In collaboration with Mindwave Ventures, a series of four 90-minute online sessions was designed, prepared and delivered in subsequent weeks during January and February 2021. These took the form of panel discussions, with invited panellists from academic, industry, and public sector bodies/quangos, a format which would allow a diversity of opinions and experiences to be shared with the audience.
The sessions were devoted to the following key topics in digital healthcare development:
End-user engagement requirements gathering.
Creating successful collaborations for development.
Evaluation and evidence gathering.
Gaining and retaining users/customers.
The sessions were followed by an online three-hour hackathon in March 2021, again designed and delivered in collaboration with Mindwave Ventures. Using digital collaborative tools, the participants – who included mental health service users – worked in groups to develop solution concepts for digital tools for supporting those with mental health issues.

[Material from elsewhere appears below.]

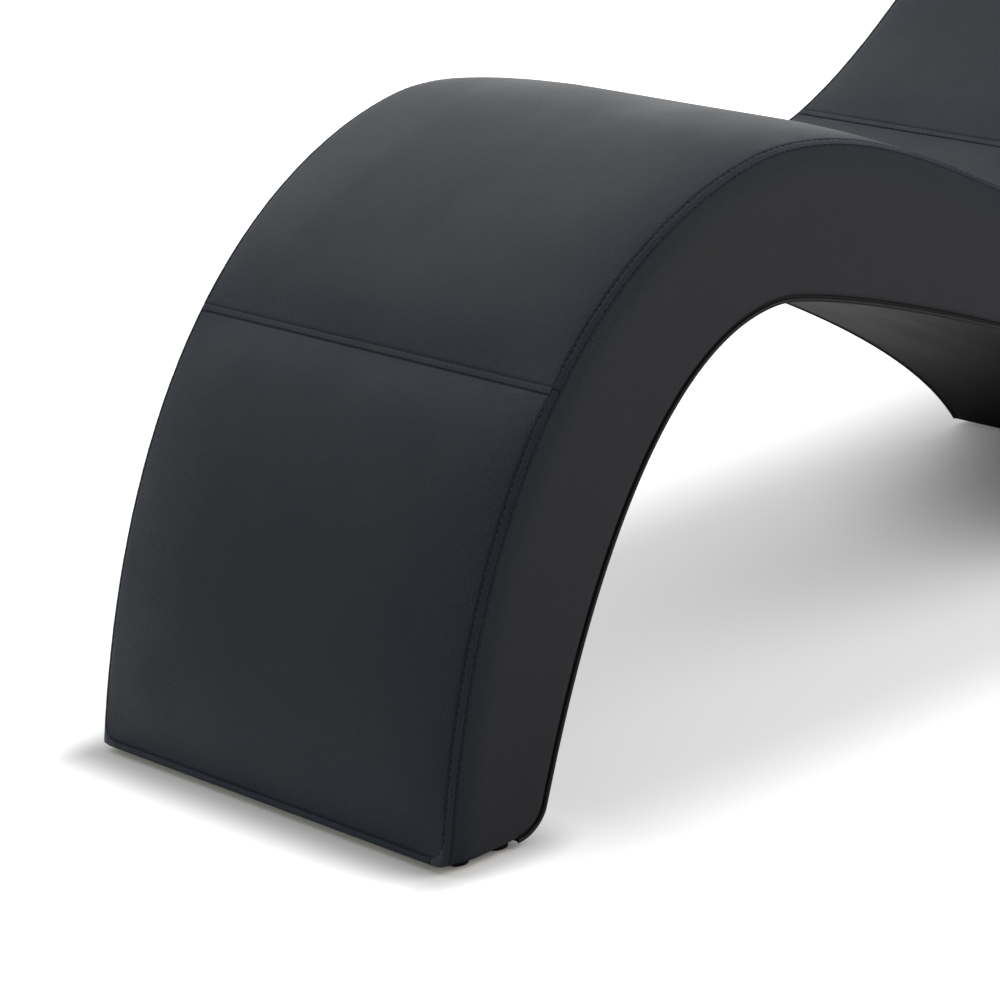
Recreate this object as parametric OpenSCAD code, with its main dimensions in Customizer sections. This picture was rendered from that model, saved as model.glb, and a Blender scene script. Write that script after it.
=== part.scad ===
// Spa relaxation lounger shaped as one wave: leg, knee arch, seat base and leaning back.
// X runs from the foot end to the head end, Y across the seat, Z up from the floor.
// Plywood ribs and rails carry bent decks, foam pads and coated fabric covers.

// Piece to draw, or all of them

/* [Side outline] */

// Width over the side covers
body_w = 620; // [560:10:700]
// Height of the shell's lower edge over the floor
base_z = 7; // [6.5:0.5:9]
// Distance from the toe to the top of the knee hump
crest_x = 493; // [470:1:520]
// Height of the knee hump over the floor
crest_z = 564.5; // [550:0.5:590]
// Distance from the toe to the lowest point of the seat
seat_x = 897; // [880:1:920]
// Height of the lowest point of the seat
seat_z = 389.4; // [380:0.2:400]
// Distance from the toe to the upper end of the back
head_x = 1640; // [1600:5:1700]
// Height of the upper end of the back
head_z = 905; // [880:5:940]
// Slope of the back at its upper end
head_slope = 33; // [28:1:38]
// Thickness of the rounded head end
head_t = 130; // [120:2:150]
// Slope of the rear face where it leaves the head end
rear_slope = 40; // [36:1:46]
// Distance from the toe to the rear edge of the seat base
base_rear_x = 1420; // [1390:5:1450]

/* [Leg and arch] */

// Depth of the leg where its rear face meets the corner
leg_t = 107; // [104:0.5:112]
// Radius of the leg's lower rear corner
leg_corner_r = 25; // [22:1:26]
// Distance from the toe to the top of the arch
arch_x = 469; // [460:1:490]
// Height of the top of the arch
arch_z = 419.8; // [405:0.2:425]
// Distance from the toe to the front edge of the seat base
arch_end_x = 1136; // [1120:1:1160]

/* [Covers and seams] */

// Thickness of the coated fabric cover with its backing
cover_t = 1.5; // [1.2:0.1:2]
// Width of each topstitched seam band
band_w = 11; // [9:0.5:13]
// Height of a seam band over the cover
band_t = 1.4; // [1:0.1:2]
// Height of the hem band along the toe
hem_w = 10; // [8:0.5:12]
// Rise of a padded panel over its seams at mid width
crown_h = 10; // [7:0.5:14]
// Distance from a cross seam over which a panel rises
roll_l = 90; // [70:5:110]
// Radius of the piping cord
piping_r = 2.2; // [1.8:0.1:2.8]
// How far the piping stands proud of the covers
piping_proud = 1.2; // [0.8:0.1:1.6]
// Clearance round the piping
piping_gap = 0.3; // [0.2:0.05:0.5]

/* [Padding] */

// Foam depth under the top covers
foam_t = 35; // [30:1:40]
// Foam depth at the toe
toe_foam_t = 10; // [8:1:14]
// Foam depth under the side covers
side_foam_t = 8; // [6:0.5:10]

/* [Frame] */

// Thickness of the ribs and base boards
ply_t = 18; // [15:1:21]
// Thickness of the bent decks
deck_t = 6; // [5:0.5:7]
// Thickness of the bent boards that line the arch and the rear
lining_t = 4; // [3:0.5:5]
// Width of a cross rail
rail_w = 40; // [34:1:44]
// Depth of a cross rail
rail_t = 26; // [22:1:28]
// Clearance between a straight rail and the bent board over it
rail_gap = 1.2; // [1:0.1:1.6]
// Clearance at each side of a rail in its notch
notch_gap = 0.3; // [0.2:0.05:0.5]
// Clearance at the front and rear of a base board
board_gap = 2; // [1.5:0.5:4]

/* [Screws] */

// Shank radius of a frame screw
screw_r = 2.5; // [2:0.1:3]
// Length of a frame screw under its head
screw_l = 50; // [42:1:56]
// Head radius of a frame screw
screw_head_r = 5; // [4.5:0.1:6]
// Head height of a frame screw
screw_head_t = 3; // [2.5:0.1:4]
// Clearance round a screw in its hole
screw_gap = 0.3; // [0.2:0.05:0.5]

/* [Glides] */

// Radius of a glide
glide_r = 10; // [9:0.5:11]
// Radius of the worn edge round a glide's foot
glide_edge = 1.2; // [0.8:0.1:1.6]
// Thickness of the dust covers
dust_t = 1; // [0.8:0.1:1.5]
// Inset of the dust covers from the shell's edges
dust_inset = 12; // [9:1:16]
// Distance from the side covers to a glide's centre
glide_y_in = 23; // [21.5:0.5:24]
// Distance from the toe to the front glides
toe_glide_x = 28; // [27:0.5:30]
// Distance from the toe to the rear glides of the leg
heel_glide_x = 73; // [72:0.5:75]
// Distance from the edges of the seat base to its glides
base_glide_in = 24; // [20:1:34]
// Shank radius of a glide screw
pin_r = 2; // [1.6:0.1:2.4]
// Length of a glide screw under its head
pin_l = 20; // [16:1:22]
// Head radius of a glide screw
pin_head_r = 4.5; // [4:0.1:5]
// Head height of a glide screw
pin_head_t = 2; // [1.5:0.1:2.5]
// Depth of the recess for the head in a glide
pin_recess = 3; // [2.8:0.1:3.6]

/* [Hidden] */

$fn = 48;
// Names of the pieces

// Shares of the toe to hump span for the two handles of the leg's front curve
leg_shares = [[0.288, 0.9575], [0.937, 1]];
// Shares of the hump to seat span for the handles of the knee curve
knee_shares = [0.427, 0.248];
// Shares of the seat to head span for the handles of the back curve
back_shares = [0.268, 0.35];
// Handle length of the rounded head end as a share of its thickness
head_share = 0.66;
// Shares of the rear face's height for its upper and lower handles
rear_shares = [0.42, 0.4];
// Offset of the lower rear handle as a share of the base's depth
rear_lean_share = 0.05;
// Handles of the arch towards the seat base as shares of its span and height
arch_rear_shares = [[0.121, 0.431], [0.114, 0]];
// Handles of the arch towards the leg as shares of its span and height
arch_leg_shares = [[0.496, 0], [0.07, 0.125]];
// Share of the corner radius that its handles take
round_share = 0.55;
// Place of the shin seam along the leg's front curve
shin_split_share = 0.3655;
// Place of the seat seam along the back curve
seat_split_share = 0.128;
// Places across the half width where the crown is measured
across_shares = [0.45, 0.74, 0.92];
// Powers that round the crown across the width
crown_powers = [3.5, 0.6];
// Places of the frame screws across a rail's width
screw_share = 0.27;
// Share of the board depth where its screws sit
board_screw_share = 0.3;

// Steps along each stretch of the top
shin_n = 10;
crest_n = 8;
knee_n = 12;
dip_n = 3;
back_n = 13;
head_n = 7;
// Steps along the rear face and the arch
rear_n = 22;
arch_rear_n = 18;
arch_leg_n = 14;
corner_n = 5;
// Steps near the floor over which the layers turn level
blend_n = 4;
// Sides of the piping cord
piping_sides = 10;

// Point on a cubic curve with four control points
function bez(p, t) = let (u = 1 - t)
    p[0] * u * u * u + p[1] * 3 * u * u * t + p[2] * 3 * u * t * t + p[3] * t * t * t;
// Rate of travel along the curve
function bez_rate(p, t) = let (u = 1 - t)
    ((p[1] - p[0]) * u * u + (p[2] - p[1]) * 2 * u * t + (p[3] - p[2]) * t * t) * 3;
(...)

The online webinars, delivered via Zoom, were free to attend and open to all. They were advertised widely and were popular: over 120 people registered for one or more sessions, and attendance at each ranged from approximately 35–50, with good representation from across the development stakeholder spectrum
Among those who registered 31% were from academia, 22% from the health and social care sector, 19% from commercial medtech companies and 10% from other commercial/industrial organisations, with the remainder drawn from other diverse sectors and the general public.

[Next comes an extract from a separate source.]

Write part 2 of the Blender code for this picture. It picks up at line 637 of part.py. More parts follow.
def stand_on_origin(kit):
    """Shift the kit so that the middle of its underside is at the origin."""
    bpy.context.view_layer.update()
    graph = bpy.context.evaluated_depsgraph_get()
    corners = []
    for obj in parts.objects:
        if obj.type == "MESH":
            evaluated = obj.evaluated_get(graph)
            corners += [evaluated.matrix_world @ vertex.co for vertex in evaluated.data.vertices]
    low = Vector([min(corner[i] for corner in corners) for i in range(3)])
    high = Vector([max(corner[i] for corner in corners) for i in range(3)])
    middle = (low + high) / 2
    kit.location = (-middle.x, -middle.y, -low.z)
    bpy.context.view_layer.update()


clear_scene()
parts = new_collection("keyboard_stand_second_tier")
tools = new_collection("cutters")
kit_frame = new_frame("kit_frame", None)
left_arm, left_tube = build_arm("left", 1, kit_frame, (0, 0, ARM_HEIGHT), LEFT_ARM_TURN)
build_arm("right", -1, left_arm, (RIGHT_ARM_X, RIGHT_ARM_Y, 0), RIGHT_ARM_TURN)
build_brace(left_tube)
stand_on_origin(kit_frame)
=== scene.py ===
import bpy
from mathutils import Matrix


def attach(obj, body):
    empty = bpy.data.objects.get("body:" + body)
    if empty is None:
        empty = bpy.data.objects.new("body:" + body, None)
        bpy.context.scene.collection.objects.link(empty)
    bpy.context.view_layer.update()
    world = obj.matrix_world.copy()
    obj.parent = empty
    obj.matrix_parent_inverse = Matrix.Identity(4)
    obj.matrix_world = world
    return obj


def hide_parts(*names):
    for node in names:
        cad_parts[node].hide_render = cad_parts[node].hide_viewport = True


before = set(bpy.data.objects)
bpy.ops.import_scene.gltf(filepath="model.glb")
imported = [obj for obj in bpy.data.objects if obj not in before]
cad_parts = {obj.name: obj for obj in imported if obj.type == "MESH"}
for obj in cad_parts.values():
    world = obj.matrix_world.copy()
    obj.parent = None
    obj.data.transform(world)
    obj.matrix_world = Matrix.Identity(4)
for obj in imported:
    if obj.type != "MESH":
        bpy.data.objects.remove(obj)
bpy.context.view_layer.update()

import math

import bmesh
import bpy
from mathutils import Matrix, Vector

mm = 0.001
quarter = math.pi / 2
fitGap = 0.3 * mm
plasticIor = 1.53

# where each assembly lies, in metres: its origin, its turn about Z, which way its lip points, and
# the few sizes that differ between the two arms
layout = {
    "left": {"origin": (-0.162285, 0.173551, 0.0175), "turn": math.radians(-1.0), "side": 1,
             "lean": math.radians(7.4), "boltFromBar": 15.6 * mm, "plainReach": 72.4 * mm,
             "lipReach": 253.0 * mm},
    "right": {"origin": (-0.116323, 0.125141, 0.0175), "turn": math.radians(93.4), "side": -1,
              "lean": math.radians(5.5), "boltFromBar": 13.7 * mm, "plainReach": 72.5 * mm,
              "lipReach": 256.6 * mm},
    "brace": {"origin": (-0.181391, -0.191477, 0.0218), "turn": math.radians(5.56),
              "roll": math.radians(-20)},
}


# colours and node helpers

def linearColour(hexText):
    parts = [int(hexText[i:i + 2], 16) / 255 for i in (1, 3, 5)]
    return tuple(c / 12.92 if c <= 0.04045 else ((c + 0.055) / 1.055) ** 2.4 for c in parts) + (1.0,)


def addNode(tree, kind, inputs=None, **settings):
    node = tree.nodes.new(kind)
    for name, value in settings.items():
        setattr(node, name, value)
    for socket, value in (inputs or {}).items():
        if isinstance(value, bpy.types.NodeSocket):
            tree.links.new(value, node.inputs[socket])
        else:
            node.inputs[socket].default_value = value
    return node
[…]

There was a gratifying degree of support from the approached panellists who, no doubt aware of the importance of such endeavours for promoting better practice in this field, generously volunteered their time and shared their knowledge. The sessions were interactive, with the attendees engaging in a rich discussion in the Zoom chat facility, asking questions, sharing experiences and networking.
The sessions were recorded and later made available via YouTube and the Pitch-In website for anyone to view. The general sensation was that the series of sessions was a success, and make a valuable contribution to the development of the digital healthcare field.

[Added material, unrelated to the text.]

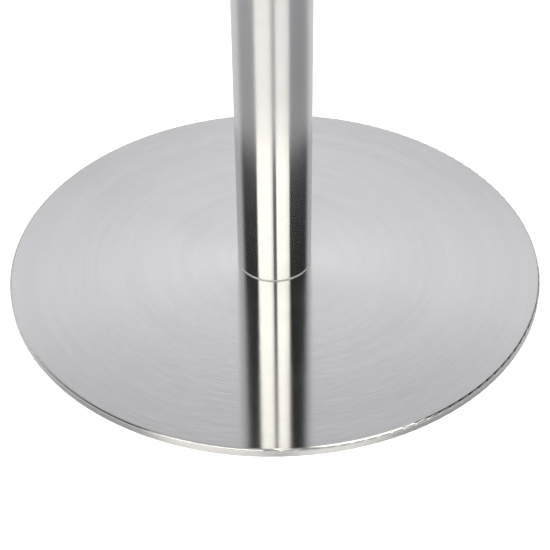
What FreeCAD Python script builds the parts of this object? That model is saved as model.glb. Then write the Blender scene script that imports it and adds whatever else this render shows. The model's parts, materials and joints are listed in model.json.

The online hackathon, also delivered by Zoom, and making use of online Miro boards and design aids such as personas, was, perhaps, less successful. Around 20 people registered, but there was a high drop-out rate; this was particularly marked among the non-service users (service users were given vouchers to recompense them for their contribution).
Consequently, the results of the exercise, in terms of the design solutions developed, were decidedly mixed, with, on the face of it, little to take forward for further development; however, as an exercise in delivering this sort of participatory co-design using online tools, there were lessons to be learned for all involved.
Webinar one – ‘discovery’ of user needs in digital health: why bother?
A fascinating and wide-ranging discussion about all aspects of requirements gathering and user engagement in digital health development. The first in a series of four webinars on digital health innovation.
Webinar two – designing and developing digital health technologies: how to forge a partnership between academia, NHS and industry that really works
A session full of useful insights into one of the most vital aspects of digital health development: how to forge successful collaborations. The second of four webinars on digital health innovation.
Webinar three – evidence and evaluation: how to design digital health tools with evaluation in mind and gather evidence of impact
One of the most important aspects of digital health development: how to ensure that evidence-gathering and evaluation become integral parts of the process rather than mere afterthoughts or even forgotten entirely. The third in a series of four webinars on digital health innovation.
Webinar four – onboarding and implementation: how to acquire and retain users of digital health technologies
A session which addresses one of the challenges in digital health development which is easy to neglect or underestimate: how to ensure that people use – and continue to use – your digital health tool. The fourth and final webinar in our series on digital health innovation.
In the case of this project, the impact was in the form of direct knowledge exchange/training exercises (and ones whose impact may continue to be felt, since the webinar recordings are available to all as community training aids).
It is worth noting in this case that the knowledge did not flow in a single direction from academia to industry (something which, in this field at least, it rarely is), rather it was much more of a collaborative effort inasmuch as the webinars brought together panellists from various sectors to exchange their particular experiences and advice, and, moreover, the attendees contributed their own perspectives, leading to a rich and rewarding experience for all participants.
Given the enthusiasm of panellists and attendees alike for the webinars, there would appear to be the potential to create some sort of community of practice based around the common experience of digital healthcare development. However, it is not clear how such a community could be made sustainable, and no concrete steps have yet been taken in this respect.
It seems unlikely that any of the results of the hackathon represent an immediate opportunity for further development and/or grant application.
We have been successful in a grant application that will allow us to collaborate further with Mindwave Ventures, and in particular to use similar co-production techniques as those used here and in project H3 to investigate applications of IoT with schoolchildren (funded through the eNurture Network, one of the UKRI Mental Health Networks, value: £26,000).
The collaboration with Mindwave Ventures and the University of Sheffield was successful: the combination of the experience and contacts of the former complemented well those of the latter, allowing, in particular, the development of a series of unique and fascinating digital healthcare development seminars.
The attendance (and retention) of participants in the online hackathon was disappointing. Although service users were well-represented (helped, no doubt, by payment for their involvement) and a satisfactory number of webinar attendees registered for the event, among the latter there was a high proportion of no-shows and then of drop-outs during the hackathon.
Clearly this had an effect on the quality and extent of the interactive activities and, consequently, on the results of the exercise. This should provoke reflection on the design and delivery of online collaborative exercises such as this (possibly the format – Zoom + Miro + personas + experience maps + ... – proved too complicated), and on the motivations of those involved and the rewards offered for involvement.
What has Pitch-In done for you?
The support of Pitch-In has allowed academic and commercial partners to collaborate and share their experience and advice with a sector which is in clear need of such best-practice guidance, but in which it is often difficult to find funding for knowledge exchange activities of this sort.